> Aim:
Retype all the records with nothing changed.

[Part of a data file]
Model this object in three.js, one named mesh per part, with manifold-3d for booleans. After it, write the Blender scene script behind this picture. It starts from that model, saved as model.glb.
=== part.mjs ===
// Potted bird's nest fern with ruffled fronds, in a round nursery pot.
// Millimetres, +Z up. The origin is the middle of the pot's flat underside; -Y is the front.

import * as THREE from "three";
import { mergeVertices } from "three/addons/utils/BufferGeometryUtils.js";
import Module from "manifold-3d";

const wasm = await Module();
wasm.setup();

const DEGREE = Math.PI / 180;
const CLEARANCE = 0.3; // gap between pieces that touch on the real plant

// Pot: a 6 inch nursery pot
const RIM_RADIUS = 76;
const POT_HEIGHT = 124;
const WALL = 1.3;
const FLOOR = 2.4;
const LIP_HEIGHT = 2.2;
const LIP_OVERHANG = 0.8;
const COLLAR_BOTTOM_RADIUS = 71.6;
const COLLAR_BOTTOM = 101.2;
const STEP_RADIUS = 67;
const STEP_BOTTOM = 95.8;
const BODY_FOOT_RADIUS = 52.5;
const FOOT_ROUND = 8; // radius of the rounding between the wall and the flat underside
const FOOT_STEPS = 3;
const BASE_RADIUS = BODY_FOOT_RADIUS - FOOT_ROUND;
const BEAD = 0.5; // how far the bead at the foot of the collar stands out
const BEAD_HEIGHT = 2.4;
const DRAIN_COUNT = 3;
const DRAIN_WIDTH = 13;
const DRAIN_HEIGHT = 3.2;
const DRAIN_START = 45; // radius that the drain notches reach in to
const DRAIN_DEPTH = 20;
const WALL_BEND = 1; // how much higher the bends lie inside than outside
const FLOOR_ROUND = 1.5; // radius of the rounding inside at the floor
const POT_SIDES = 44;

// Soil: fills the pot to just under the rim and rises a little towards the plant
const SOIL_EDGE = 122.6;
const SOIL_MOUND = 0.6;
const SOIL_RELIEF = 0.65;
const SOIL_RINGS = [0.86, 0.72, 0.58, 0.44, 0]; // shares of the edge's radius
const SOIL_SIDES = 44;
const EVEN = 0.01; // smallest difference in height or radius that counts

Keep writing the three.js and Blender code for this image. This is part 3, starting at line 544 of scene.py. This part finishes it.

> The result:
Model this object in three.js, one named mesh per part, with manifold-3d for booleans. After it, write the Blender scene script behind this picture. It starts from that model, saved as model.glb.
=== part.mjs ===
// Potted bird's nest fern with ruffled fronds, in a round nursery pot.
// Millimetres, +Z up. The origin is the middle of the pot's flat underside; -Y is the front.

import * as THREE from "three";
import { mergeVertices } from "three/addons/utils/BufferGeometryUtils.js";
import Module from "manifold-3d";

const wasm = await Module();
wasm.setup();

const DEGREE = Math.PI / 180;
const CLEARANCE = 0.3; // gap between pieces that touch on the real plant

// Pot: a 6 inch nursery pot
const RIM_RADIUS = 76;
const POT_HEIGHT = 124;
const WALL = 1.3;
const FLOOR = 2.4;
const LIP_HEIGHT = 2.2;
const LIP_OVERHANG = 0.8;
const COLLAR_BOTTOM_RADIUS = 71.6;
const COLLAR_BOTTOM = 101.2;
const STEP_RADIUS = 67;
const STEP_BOTTOM = 95.8;
const BODY_FOOT_RADIUS = 52.5;
const FOOT_ROUND = 8; // radius of the rounding between the wall and the flat underside
const FOOT_STEPS = 3;
const BASE_RADIUS = BODY_FOOT_RADIUS - FOOT_ROUND;
const BEAD = 0.5; // how far the bead at the foot of the collar stands out
const BEAD_HEIGHT = 2.4;
const DRAIN_COUNT = 3;
const DRAIN_WIDTH = 13;
const DRAIN_HEIGHT = 3.2;
const DRAIN_START = 45; // radius that the drain notches reach in to
const DRAIN_DEPTH = 20;
const WALL_BEND = 1; // how much higher the bends lie inside than outside
const FLOOR_ROUND = 1.5; // radius of the rounding inside at the floor
const POT_SIDES = 44;

// Soil: fills the pot to just under the rim and rises a little towards the plant
const SOIL_EDGE = 122.6;
const SOIL_MOUND = 0.6;
const SOIL_RELIEF = 0.65;
const SOIL_RINGS = [0.86, 0.72, 0.58, 0.44, 0]; // shares of the edge's radius
const SOIL_SIDES = 44;
const EVEN = 0.01; // smallest difference in height or radius that counts

Keep writing the three.js and Blender code for this image. This is part 3, starting at line 544 of scene.py. This part finishes it.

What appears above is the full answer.